Chapter 1 Geostatistics

1.1 Targeted Problems

Spatial data is considered as a random process $\{Z(s),s\in D\}$ in this part.

$D$ : a is a fixed subset of $\mathbb{R}^d$ with positive d-dimensional volume.
$s$ : locations varies continuously throughout the region $D$ .

Set coalash dataset as an example (Figure 1.1). $D$ is the region with values. and $s$ indicates percent of coalash in this location. Many kinds of exploratory statistics can be applied here to test stationarity, local stationarity and so on.

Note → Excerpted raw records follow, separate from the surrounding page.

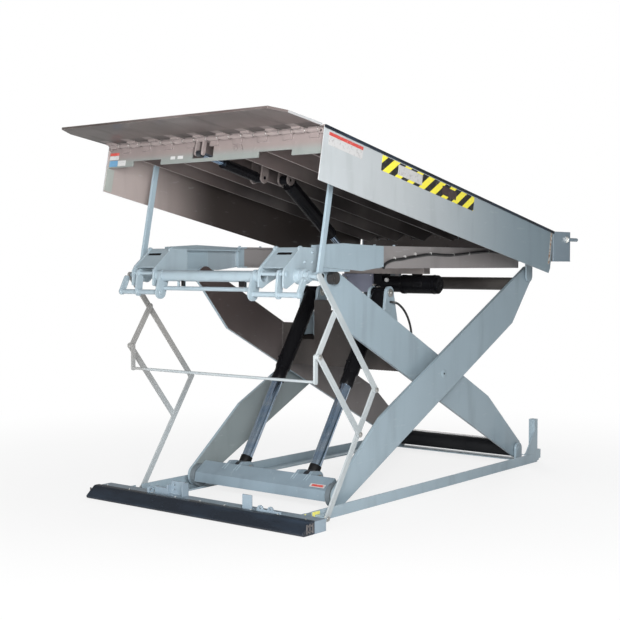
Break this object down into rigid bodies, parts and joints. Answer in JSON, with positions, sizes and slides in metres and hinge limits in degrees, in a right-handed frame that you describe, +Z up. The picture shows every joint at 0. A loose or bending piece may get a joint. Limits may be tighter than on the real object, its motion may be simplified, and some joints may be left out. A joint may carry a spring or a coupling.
{
  "type": "loading dock lift",
  "caption": "Scissor lift for a loading dock, carrying a tilting deck with a folding front lip, a front guard linkage, deck props and a rubber bumper across its base.",
  "frame": {"origin": "centre of the four anchor holes in the base rails, on the floor plane", "axes": "+X across the lift, to the right seen from the bumper; +Y from the bumper at the front to the dock side at the rear; +Z up"},
  "size_m": [1.857, 3.6929, 2.4114],
  "materials": {
    "grey_paint": "light blue-grey gloss enamel, sprayed",
    "dark_paint": "dark semi-matt enamel",
    "black_paint": "black gloss enamel",
    "chromed_rod": "polished hard chrome",
    "black_rubber": "smooth black rubber",
    "tank_plastic": "greyish violet, satin"
  },
  "bodies": {
    "base": {"bumper": "black_rubber", "front_sill": "grey_paint", "rails": "grey_paint", "rear_sill": "grey_paint", "rear_posts": "grey_paint", "guard_feet": "grey_paint"},
    "inner_legs": {"inner_arms": "grey_paint", "torsion_plate": "dark_paint", "cylinder_lugs": "grey_paint", "lower_cross_tube": "black_paint", "upper_rollers": "dark_paint", "leg_hose": "black_paint"},
    "outer_legs": {"outer_arms": "grey_paint", "lower_cross_beam": "grey_paint", "upper_cross_tube": "black_paint", "lower_rollers": "dark_paint"},
    "upper_frame": {"side_beams": "grey_paint", "cross_channels": "grey_paint", "dock_housing": "grey_paint", "front_brackets": "grey_paint", "front_tube": "grey_paint", "motor": "black_paint", "reservoir": "tank_plastic", "pump": "black_paint", "beam_loom": "black_paint"},
    "deck": {"deck_plate": "grey_paint", "deck_skirts": "grey_paint", "deck_header": "grey_paint", "deck_ribs": "dark_paint", "deck_knuckles": "grey_paint", "side_seals": "black_rubber"},
    "lip": {"lip_plate": "grey_paint", "lip_knuckles": "grey_paint"},
    "main_rods": {"main_rods": "chromed_rod"},
    "main_barrels": {"main_barrels": "black_paint"},
    "deck_barrel": {"deck_barrel": "black_paint"},
    "deck_rod": {"deck_rod": "chromed_rod"},
    "lip_barrel": {"lip_barrel": "black_paint"},
    "lip_rod": {"lip_rod": "chromed_rod"},
    "guard_lower": {"guard_lower_links": "grey_paint"},
    "guard_upper": {"guard_upper_links": "grey_paint"},
    "guard_short": {"guard_short_links": "grey_paint"},
    "guard_inner": {"guard_inner_links": "grey_paint"},
    "guard_bar": {"guard_bar": "grey_paint"},
    "props": {"deck_props": "grey_paint"}
  },
  "joints": [
    {"name": "lift", "type": "hinge", "parent": "base", "child": "inner_legs", "pos_m": [0, 1.56, 0.09], "axis": [1, 0, 0], "range_deg": [0, 24.75]},
    {"name": "scissor_pivot", "type": "hinge", "parent": "inner_legs", "child": "outer_legs", "pos_m": [0, 0.3372, 0.7748], "axis": [1, 0, 0], "range_deg": [-49.55, 0]},
    {"name": "frame_pivot", "type": "hinge", "parent": "outer_legs", "child": "upper_frame", "pos_m": [0, 1.56, 1.45961], "axis": [1, 0, 0], "range_deg": [0, 24.8]},
    {"name": "deck_tilt", "type": "hinge", "parent": "upper_frame", "child": "deck", "pos_m": [0, 1.45, 1.77], "axis": [1, 0, 0], "range_deg": [0, 10.83]},
    {"name": "lip_fold", "type": "hinge", "parent": "deck", "child": "lip", "pos_m": [0, -1.41898, 2.32308], "axis": [1, 0, 0], "range_deg": [0, 85]},
    {"name": "main_rod_pivot", "type": "hinge", "parent": "outer_legs", "child": "main_rods", "pos_m": [0, -0.759, 0.1535], "axis": [1, 0, 0], "range_deg": [0, 4]},
    {"name": "main_barrel_slide", "type": "slide", "parent": "main_rods", "child": "main_barrels", "axis": [0, 0.549, 0.8358], "range_m": [-0.57504, 0]},
    {"name": "deck_cylinder_pivot", "type": "hinge", "parent": "upper_frame", "child": "deck_rod", "pos_m": [0, 0.08, 1.582], "axis": [1, 0, 0], "range_deg": [0, 25.69]},
    {"name": "deck_barrel_slide", "type": "slide", "parent": "deck_rod", "child": "deck_barrel", "axis": [0, -0.8143, 0.5804], "range_m": [-0.14178, 0]},
    {"name": "lip_cylinder_pivot", "type": "hinge", "parent": "deck", "child": "lip_barrel", "pos_m": [0, -0.87495, 2.11199], "axis": [1, 0, 0], "range_deg": [-8.11, 0]},
    {"name": "lip_rod_slide", "type": "slide", "parent": "lip_barrel", "child": "lip_rod", "axis": [0, -0.9777, 0.2099], "range_m": [-0.09849, 0]},
    {"name": "guard_foot_pivot", "type": "hinge", "parent": "base", "child": "guard_lower", "pos_m": [0, -1.233, 0.026], "axis": [1, 0, 0], "range_deg": [-42.48, 0]},
    {"name": "guard_elbow_pivot", "type": "hinge", "parent": "guard_lower", "child": "guard_upper", "pos_m": [0, -0.74679, 0.75949], "axis": [1, 0, 0], "range_deg": [0, 90.1]},
    {"name": "guard_short_pivot", "type": "hinge", "parent": "guard_upper", "child": "guard_short", "pos_m": [0, -1.15191, 1.26139], "axis": [1, 0, 0], "range_deg": [-90.1, 0]},
    {"name": "guard_inner_pivot", "type": "hinge", "parent": "guard_lower", "child": "guard_inner", "pos_m": [0, -0.92028, 0.49777], "axis": [1, 0, 0], "range_deg": [0, 90.1]},
    {"name": "guard_bar_pivot", "type": "hinge", "parent": "guard_inner", "child": "guard_bar", "pos_m": [0, -1.32539, 0.99967], "axis": [1, 0, 0], "range_deg": [-47.67, 0]},
    {"name": "prop_pivot", "type": "hinge", "parent": "upper_frame", "child": "props", "pos_m": [0, -1.27, 1.4746], "axis": [1, 0, 0], "range_deg": [-88.86, 0]}
  ],
  "couplings": [
    {"joint": "scissor_pivot", "follows": "lift", "ratio": -2},
    {"joint": "frame_pivot", "follows": "lift", "ratio": 1},
    {"joint": "main_rod_pivot", "follows": "lift", "ratio": 0.1594},
    {"joint": "main_barrel_slide", "follows": "lift", "m_per_rad": -1.3289},
    {"joint": "deck_cylinder_pivot", "follows": "deck_tilt", "ratio": 2.3672},
    {"joint": "deck_barrel_slide", "follows": "deck_tilt", "m_per_rad": -0.74477},
    {"joint": "lip_cylinder_pivot", "follows": "lip_fold", "ratio": -0.094801},
    {"joint": "lip_rod_slide", "follows": "lip_fold", "m_per_rad": -0.065716},
    {"joint": "guard_foot_pivot", "follows": "lift", "ratio": -1.7143},
    {"joint": "guard_elbow_pivot", "follows": "lift", "ratio": 3.6382},
    {"joint": "guard_short_pivot", "follows": "lift", "ratio": -3.6382},
    {"joint": "guard_inner_pivot", "follows": "lift", "ratio": 3.6382},
    {"joint": "guard_bar_pivot", "follows": "lift", "ratio": -1.924},
    {"joint": "prop_pivot", "follows": "deck_tilt", "ratio": -8.2}
  ]
}
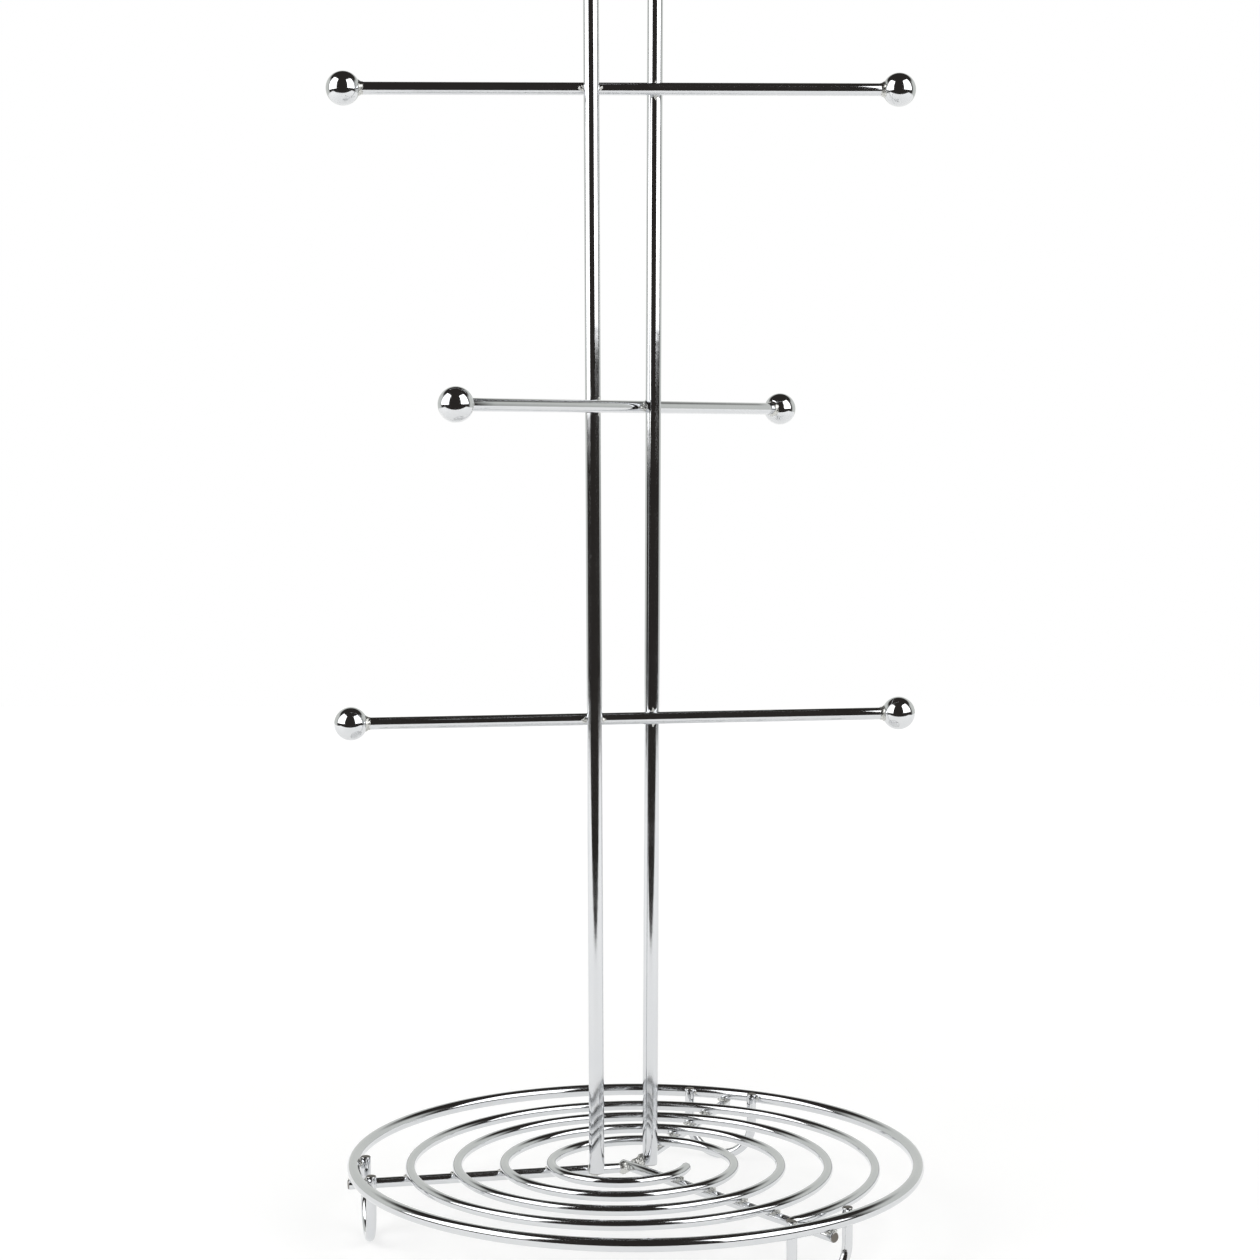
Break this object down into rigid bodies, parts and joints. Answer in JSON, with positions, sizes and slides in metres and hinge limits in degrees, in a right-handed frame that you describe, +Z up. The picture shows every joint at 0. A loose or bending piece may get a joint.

Figure 1.1: Scatter Plot of CoalAsh Percent

The key idea in this chapter is to model the above random process $\{Z(s),s\in D\}$ with values on known locations. Then inference of unknown locations can be made.

1.2 Spatial Data Example

1.2.1 Main Concepts

Variogram is the crucial parameter of geostatistics.

Intrinsic Stationarity
Based on the random process mentioned above, intrinsic stationarity is defined through first differences $\begin{equation} \begin{aligned} &E\{Z(s+h) - Z(s)\} = 0,\\ &Var\{Z(s+h) - Z(s)\} = 2\gamma(h). \end{aligned} \tag{1.1} \end{equation}$

Variogram
Variogram is $2\gamma(h)$ in the definition of intrinsic stationarity.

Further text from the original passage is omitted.